Texto de P. Alcides Marques, CP
Quando dissemos que Deus, ao criar o mundo, abdicou de sua plena onipotência em favor da criação, poderíamos levar as pessoas ao equivoco de considerar que Deus não age e não interfere na obra da criação. O testemunho da Sagrada Escritura – tanto o antigo testamento quanto o novo – vai de encontro a tal suposição. O que dissemos é que Deus não age na história humana à semelhança de um diretor de filme ou de novela que manipula as pessoas e acontecimentos a seu bel prazer. O Deus da Bíblia é nosso parceiro, um Deus que caminha conosco, que faz história.
O nosso problema é que estamos tão acostumados a considerar Deus manipulando os acontecimentos, que não conseguimos imaginar Deus agindo de outra forma. A ideia de que Deus é todo poderoso – senão não seria Deus (?) – influencia tanto a nossa maneira de entendê-lo, que acabamos nos relacionando com Ele sempre desta forma. Às vezes, os artistas de novela são entrevistados e acabam revelando como gostariam que o diretor encaminhasse os seus personagens. No que tange a Deus, parece que sempre nos comportamos deste jeito.
Não imaginamos quanto sofrimento tal concepção de Deus gera nas pessoas – cristãos particularmente -, que se veem diante de um sofrimento absurdo de alguém muito próximo. Pensemos apenas na dor de pais que perdem seus filhos ainda jovens, muitas vezes, vítimas de acidentes ou da maldade humana. Como é que vamos explicar para estas pessoas que Deus não quis manipular os acontecimentos para preservá-los? Ou, o que é pior, que Deus preservou o filho de outra pessoa e o dele não? Cruel, não? Imagino, portanto, que precisamos olhar mais para a realidade da vida e ver que nossa ideia convencional de Deus não bate com tal realidade. O que tem que mudar? A realidade ou a ideia de Deus? Seguramente é a ideia de Deus, pois se cremos que Deus criou a realidade, devemos crer que esta realidade segue uma lógica divina.
Voltando ao início.
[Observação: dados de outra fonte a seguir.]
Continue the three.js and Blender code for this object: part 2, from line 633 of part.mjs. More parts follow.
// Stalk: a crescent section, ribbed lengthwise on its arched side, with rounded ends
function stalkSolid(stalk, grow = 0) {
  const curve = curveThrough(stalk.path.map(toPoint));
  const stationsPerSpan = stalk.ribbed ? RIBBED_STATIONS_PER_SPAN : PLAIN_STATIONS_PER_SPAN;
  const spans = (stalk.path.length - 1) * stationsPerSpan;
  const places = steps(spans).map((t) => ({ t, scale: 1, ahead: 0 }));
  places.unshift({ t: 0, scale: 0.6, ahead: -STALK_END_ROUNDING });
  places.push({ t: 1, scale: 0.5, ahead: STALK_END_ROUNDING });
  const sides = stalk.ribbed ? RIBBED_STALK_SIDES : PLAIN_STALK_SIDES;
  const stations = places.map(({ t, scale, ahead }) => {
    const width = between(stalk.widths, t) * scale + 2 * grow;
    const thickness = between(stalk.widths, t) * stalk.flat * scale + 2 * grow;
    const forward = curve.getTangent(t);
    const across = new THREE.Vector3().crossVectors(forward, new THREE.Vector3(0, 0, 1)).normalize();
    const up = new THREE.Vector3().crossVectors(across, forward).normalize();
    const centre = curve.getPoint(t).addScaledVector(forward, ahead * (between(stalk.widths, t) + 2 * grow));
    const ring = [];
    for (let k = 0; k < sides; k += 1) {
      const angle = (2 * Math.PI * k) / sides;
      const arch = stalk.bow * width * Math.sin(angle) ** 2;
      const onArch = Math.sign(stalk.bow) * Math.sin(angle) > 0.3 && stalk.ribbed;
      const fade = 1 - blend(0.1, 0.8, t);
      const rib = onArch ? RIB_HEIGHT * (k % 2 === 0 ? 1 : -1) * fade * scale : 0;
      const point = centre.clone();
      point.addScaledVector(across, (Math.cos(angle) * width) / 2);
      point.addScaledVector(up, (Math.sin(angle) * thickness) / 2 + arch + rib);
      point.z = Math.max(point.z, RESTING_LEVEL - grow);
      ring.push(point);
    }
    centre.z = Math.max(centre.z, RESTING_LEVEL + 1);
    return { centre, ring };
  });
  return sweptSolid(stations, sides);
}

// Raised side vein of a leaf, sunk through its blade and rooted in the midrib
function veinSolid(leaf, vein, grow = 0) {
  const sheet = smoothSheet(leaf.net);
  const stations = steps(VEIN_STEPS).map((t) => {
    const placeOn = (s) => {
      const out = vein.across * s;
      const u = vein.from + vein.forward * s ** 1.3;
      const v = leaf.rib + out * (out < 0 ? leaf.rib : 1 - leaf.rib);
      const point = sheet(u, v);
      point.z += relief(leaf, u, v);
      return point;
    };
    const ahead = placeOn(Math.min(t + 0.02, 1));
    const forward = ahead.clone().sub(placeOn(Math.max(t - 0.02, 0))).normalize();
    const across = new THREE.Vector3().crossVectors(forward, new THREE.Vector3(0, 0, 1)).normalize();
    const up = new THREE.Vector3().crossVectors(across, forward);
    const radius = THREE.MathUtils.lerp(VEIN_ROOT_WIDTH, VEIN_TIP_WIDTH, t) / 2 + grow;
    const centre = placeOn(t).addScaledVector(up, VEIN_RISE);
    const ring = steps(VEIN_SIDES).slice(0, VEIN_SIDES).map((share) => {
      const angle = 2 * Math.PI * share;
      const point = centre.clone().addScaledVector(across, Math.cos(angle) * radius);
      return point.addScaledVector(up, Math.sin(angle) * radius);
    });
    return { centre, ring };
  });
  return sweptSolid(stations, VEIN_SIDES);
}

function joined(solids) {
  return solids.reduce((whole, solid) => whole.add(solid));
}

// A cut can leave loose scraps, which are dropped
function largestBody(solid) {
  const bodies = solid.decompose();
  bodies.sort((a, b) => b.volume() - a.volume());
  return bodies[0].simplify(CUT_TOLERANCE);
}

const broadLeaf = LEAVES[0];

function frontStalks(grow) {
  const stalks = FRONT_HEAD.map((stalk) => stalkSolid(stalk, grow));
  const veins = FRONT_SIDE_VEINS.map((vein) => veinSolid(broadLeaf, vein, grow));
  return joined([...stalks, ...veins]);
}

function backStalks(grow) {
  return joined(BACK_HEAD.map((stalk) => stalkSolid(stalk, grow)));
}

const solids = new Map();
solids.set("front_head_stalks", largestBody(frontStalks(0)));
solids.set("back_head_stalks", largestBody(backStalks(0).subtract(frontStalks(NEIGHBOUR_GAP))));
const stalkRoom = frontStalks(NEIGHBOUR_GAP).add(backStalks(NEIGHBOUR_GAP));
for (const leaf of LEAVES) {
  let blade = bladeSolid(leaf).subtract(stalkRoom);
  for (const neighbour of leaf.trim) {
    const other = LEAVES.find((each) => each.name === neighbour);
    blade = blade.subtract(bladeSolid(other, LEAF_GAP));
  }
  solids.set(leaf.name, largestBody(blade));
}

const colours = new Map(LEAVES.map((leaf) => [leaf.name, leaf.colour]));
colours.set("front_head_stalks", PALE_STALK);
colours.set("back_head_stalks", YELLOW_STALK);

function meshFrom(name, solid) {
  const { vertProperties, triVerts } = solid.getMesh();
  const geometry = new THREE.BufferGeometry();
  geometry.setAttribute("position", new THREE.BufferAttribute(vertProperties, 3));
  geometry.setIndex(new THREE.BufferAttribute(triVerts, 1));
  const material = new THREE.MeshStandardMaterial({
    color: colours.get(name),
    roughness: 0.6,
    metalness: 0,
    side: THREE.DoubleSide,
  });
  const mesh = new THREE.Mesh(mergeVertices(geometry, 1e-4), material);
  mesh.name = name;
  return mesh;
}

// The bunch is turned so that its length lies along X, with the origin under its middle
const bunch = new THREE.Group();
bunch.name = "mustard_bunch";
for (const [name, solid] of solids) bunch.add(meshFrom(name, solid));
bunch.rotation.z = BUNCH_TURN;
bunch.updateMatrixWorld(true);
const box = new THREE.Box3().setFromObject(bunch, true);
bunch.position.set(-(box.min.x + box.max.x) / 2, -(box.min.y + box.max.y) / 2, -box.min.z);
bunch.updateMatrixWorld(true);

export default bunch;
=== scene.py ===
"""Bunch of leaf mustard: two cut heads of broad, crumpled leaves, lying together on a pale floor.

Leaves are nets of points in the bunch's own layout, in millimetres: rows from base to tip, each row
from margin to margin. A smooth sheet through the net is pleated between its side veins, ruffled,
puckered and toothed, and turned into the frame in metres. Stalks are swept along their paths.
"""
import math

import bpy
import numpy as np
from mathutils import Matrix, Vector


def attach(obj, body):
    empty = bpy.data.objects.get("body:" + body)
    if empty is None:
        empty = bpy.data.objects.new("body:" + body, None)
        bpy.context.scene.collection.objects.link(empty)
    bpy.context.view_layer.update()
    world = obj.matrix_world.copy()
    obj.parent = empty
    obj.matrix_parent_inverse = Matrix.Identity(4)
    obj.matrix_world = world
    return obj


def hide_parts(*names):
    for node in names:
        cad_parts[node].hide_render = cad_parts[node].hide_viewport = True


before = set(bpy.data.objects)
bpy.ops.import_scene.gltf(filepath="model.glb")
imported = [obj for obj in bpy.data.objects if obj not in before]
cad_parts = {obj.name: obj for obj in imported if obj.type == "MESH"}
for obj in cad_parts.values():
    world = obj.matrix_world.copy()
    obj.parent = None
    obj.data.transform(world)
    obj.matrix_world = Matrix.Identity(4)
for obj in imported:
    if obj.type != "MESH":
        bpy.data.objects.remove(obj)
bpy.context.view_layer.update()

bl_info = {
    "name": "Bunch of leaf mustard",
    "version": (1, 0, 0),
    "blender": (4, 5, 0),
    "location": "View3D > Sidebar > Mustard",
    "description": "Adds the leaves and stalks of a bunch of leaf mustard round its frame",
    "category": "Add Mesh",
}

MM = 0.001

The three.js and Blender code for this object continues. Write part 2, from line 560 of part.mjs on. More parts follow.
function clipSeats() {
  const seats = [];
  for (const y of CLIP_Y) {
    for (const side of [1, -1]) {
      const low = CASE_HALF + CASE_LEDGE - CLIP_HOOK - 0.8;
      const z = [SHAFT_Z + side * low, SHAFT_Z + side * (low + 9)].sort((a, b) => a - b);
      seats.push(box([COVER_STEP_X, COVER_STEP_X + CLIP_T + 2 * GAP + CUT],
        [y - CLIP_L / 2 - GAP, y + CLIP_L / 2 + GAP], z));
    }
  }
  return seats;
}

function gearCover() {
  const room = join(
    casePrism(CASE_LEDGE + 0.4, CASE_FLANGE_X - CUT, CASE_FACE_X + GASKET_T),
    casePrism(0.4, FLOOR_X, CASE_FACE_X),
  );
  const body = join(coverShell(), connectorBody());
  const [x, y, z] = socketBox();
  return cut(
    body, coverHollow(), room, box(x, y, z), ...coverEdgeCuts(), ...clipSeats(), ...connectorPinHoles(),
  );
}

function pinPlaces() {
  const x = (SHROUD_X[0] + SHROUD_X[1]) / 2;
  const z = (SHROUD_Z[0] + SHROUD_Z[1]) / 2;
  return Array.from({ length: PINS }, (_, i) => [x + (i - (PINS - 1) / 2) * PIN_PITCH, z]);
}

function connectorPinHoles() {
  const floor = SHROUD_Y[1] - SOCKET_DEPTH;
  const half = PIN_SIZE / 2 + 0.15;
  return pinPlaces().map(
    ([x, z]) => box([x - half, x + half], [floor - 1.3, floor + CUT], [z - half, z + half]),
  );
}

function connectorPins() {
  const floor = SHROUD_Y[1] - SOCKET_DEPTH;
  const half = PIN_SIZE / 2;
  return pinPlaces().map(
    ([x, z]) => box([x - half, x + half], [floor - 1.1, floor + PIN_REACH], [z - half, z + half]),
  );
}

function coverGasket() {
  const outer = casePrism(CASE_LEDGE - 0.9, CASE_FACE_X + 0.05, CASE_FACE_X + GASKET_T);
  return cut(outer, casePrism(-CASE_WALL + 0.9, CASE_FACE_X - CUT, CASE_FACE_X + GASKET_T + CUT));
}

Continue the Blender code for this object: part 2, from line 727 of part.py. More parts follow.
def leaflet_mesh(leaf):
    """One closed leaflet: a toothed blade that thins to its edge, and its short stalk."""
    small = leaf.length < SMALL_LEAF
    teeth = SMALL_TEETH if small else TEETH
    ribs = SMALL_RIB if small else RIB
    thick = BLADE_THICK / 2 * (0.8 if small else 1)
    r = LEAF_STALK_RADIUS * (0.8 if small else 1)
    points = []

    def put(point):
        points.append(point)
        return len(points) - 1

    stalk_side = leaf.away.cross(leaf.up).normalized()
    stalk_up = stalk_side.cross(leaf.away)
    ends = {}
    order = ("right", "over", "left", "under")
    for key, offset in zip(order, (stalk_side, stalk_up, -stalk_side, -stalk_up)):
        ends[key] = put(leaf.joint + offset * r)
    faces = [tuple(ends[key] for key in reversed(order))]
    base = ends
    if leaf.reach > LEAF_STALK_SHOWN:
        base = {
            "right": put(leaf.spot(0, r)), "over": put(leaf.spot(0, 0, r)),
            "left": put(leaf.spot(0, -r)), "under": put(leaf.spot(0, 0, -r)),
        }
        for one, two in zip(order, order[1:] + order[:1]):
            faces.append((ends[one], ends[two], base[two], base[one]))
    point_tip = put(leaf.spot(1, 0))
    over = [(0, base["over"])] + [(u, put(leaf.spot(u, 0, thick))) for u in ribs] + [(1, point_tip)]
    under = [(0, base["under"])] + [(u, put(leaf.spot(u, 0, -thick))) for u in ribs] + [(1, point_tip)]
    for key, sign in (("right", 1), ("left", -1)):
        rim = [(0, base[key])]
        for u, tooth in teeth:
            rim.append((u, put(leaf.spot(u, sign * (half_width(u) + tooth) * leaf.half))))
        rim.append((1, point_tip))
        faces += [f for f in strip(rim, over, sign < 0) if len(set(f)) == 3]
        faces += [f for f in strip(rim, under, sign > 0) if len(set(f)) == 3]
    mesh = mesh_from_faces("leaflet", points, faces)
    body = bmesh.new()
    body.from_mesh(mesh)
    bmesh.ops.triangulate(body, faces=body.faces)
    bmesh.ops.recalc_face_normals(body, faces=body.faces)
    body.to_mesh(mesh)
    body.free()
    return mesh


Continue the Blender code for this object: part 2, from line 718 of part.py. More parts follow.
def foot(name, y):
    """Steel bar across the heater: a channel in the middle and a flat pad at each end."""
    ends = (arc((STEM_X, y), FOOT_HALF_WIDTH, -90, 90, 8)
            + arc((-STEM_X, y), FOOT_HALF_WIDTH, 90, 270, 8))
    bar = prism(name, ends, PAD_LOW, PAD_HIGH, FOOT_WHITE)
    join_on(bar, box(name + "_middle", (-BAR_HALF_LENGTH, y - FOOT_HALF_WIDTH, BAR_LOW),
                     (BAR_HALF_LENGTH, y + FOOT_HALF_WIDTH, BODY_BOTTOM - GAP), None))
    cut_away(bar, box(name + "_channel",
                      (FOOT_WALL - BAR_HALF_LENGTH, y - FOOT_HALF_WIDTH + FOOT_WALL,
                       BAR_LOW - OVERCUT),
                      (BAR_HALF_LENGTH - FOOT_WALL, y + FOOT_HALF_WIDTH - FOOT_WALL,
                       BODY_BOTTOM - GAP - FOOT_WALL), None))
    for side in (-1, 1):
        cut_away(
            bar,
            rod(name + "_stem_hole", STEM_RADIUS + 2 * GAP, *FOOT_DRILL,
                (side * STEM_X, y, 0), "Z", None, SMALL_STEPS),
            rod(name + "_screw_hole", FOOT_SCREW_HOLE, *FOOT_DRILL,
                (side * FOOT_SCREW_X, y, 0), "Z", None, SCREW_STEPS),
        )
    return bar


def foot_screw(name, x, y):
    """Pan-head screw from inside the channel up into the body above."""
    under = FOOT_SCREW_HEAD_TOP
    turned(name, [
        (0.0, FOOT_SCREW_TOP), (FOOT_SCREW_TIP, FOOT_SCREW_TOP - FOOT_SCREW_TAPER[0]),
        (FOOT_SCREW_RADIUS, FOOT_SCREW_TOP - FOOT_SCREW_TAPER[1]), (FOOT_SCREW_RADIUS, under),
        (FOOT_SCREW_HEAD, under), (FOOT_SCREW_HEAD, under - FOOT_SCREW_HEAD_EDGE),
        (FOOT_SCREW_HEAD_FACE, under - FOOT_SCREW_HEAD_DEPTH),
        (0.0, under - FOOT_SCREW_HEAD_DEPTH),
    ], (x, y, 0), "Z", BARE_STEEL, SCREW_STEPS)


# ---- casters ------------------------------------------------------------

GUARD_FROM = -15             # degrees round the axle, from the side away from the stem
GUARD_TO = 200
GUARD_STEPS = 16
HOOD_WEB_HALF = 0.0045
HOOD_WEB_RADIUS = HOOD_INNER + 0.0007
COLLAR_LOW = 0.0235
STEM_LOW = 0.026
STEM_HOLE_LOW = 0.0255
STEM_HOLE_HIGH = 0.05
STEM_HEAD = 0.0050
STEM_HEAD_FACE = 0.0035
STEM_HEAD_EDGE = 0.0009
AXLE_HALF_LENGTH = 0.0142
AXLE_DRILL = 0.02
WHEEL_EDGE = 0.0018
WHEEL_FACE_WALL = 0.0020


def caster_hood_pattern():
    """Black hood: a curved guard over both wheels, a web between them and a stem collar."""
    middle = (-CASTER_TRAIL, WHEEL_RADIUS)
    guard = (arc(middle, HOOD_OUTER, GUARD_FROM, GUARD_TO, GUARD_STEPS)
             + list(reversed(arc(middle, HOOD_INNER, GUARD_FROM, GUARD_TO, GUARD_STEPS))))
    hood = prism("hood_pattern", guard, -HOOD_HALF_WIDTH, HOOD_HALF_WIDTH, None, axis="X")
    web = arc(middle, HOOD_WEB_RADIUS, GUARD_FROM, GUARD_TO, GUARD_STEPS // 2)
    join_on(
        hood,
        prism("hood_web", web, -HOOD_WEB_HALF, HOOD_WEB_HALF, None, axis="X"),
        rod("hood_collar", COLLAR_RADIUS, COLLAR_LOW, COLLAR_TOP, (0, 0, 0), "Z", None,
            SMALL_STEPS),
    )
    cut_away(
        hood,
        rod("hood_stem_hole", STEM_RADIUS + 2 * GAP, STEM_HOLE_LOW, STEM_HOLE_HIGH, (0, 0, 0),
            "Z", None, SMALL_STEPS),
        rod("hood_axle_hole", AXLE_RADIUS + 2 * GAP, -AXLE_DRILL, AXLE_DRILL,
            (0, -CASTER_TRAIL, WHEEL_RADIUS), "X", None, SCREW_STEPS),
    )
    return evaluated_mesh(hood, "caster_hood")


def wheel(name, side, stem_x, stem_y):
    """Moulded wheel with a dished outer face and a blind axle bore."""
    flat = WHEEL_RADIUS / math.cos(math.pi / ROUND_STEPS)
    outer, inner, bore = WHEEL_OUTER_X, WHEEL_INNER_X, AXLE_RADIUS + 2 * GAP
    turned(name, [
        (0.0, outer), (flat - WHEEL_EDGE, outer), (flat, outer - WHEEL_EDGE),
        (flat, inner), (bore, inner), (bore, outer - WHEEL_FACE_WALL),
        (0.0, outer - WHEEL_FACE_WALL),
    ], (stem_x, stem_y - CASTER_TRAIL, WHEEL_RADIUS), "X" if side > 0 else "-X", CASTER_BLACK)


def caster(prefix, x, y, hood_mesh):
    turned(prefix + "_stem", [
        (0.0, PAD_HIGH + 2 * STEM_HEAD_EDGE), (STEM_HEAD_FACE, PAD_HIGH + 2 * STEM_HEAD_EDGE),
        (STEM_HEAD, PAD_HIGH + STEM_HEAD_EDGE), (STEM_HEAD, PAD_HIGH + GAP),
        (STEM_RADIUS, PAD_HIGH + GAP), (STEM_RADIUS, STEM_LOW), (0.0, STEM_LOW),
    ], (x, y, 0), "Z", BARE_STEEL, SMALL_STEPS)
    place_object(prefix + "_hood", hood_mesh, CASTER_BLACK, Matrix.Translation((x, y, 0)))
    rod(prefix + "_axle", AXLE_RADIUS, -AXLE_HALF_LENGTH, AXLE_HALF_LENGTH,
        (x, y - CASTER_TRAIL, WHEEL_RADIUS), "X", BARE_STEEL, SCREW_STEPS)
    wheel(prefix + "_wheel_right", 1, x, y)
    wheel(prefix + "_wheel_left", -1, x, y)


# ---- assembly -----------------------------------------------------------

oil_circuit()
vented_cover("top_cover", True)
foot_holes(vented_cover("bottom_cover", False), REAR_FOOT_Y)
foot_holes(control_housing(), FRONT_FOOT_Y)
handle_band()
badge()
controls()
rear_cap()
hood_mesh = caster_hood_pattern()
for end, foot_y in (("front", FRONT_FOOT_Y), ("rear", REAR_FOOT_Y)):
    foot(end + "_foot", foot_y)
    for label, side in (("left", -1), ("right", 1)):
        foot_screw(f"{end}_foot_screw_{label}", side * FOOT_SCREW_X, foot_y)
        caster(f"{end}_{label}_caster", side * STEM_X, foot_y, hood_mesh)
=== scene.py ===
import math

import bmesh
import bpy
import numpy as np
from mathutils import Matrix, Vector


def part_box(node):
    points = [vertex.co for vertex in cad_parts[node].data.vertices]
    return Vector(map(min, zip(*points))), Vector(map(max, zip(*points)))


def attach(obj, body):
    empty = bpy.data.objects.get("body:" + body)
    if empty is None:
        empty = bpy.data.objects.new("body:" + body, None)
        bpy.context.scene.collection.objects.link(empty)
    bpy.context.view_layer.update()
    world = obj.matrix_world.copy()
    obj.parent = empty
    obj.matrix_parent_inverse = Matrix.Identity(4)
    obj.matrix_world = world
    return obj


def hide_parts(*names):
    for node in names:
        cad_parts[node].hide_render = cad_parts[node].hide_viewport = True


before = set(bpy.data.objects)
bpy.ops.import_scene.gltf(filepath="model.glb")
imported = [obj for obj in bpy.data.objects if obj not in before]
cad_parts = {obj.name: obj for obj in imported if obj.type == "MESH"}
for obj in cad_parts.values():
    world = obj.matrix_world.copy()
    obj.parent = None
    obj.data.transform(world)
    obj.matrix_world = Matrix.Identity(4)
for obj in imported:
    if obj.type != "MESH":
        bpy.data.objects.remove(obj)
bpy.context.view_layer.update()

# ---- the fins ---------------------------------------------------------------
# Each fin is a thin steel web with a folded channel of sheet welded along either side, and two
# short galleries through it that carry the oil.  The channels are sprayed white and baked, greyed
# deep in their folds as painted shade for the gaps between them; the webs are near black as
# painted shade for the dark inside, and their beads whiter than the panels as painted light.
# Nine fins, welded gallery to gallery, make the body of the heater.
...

O Deus que não manipula os acontecimentos e pessoas é um Deus que age sim. Aliás, a expressão “reino de Deus” – utilizada por Jesus de Nazaré – quer significar ação de Deus. Reino não é um lugar, mas uma ação. O teólogo Jon Sobrino diz que deveríamos falar em reinado de Deus (ideia dinâmica) no lugar de reino de Deus. A questão, portanto, está em perguntar de que forma Deus age. Como Deus age sem interferir na liberdade humana ou nas leis da natureza? Essa é a questão que precisamos entender.
Se você tem um grande amigo (ou amiga), vai entender o que significa influenciar a liberdade sem manipular. Nos momentos em que você precisar, o seu amigo vai estar ao seu lado, vai te orientar, incentivar e fortalecer o seus bons propósitos. Ele não vai te obrigar a nada, não vai te forçar a agir de uma determinada maneira, mas vai te influenciar, sem dúvida, para que as coisas se encaminhem da melhor maneira possível. É assim que Deus age. É por isso que é importante ter Deus sempre ao teu lado. Haja o que houver, aconteça o que acontecer.
Outra coisa importante a se considerar é que Deus dotou a natureza de uma série de recursos para serem utilizados a nosso favor. Inclusive de recursos que a lógica convencional ainda não entende. Quando fez uma cura, Ele disse a uma mulher: “a tua fé te salvou” (Lc 8,48). Ele não disse que foi Ele, mas que foi a fé dela que conseguiu operar maravilhas. Quando acreditamos profundamente em algo, já estamos no caminho de sua realização. Não como mágica, mas como um poderoso auxílio.
A fé vai nos ajudar a viver melhor, não porque Deus vai manipular os acontecimentos a nosso favor, mas porque vamos dispor de mais recursos para encaminhar as nossas vidas da melhor maneira possível. E sempre com Deus ao nosso lado.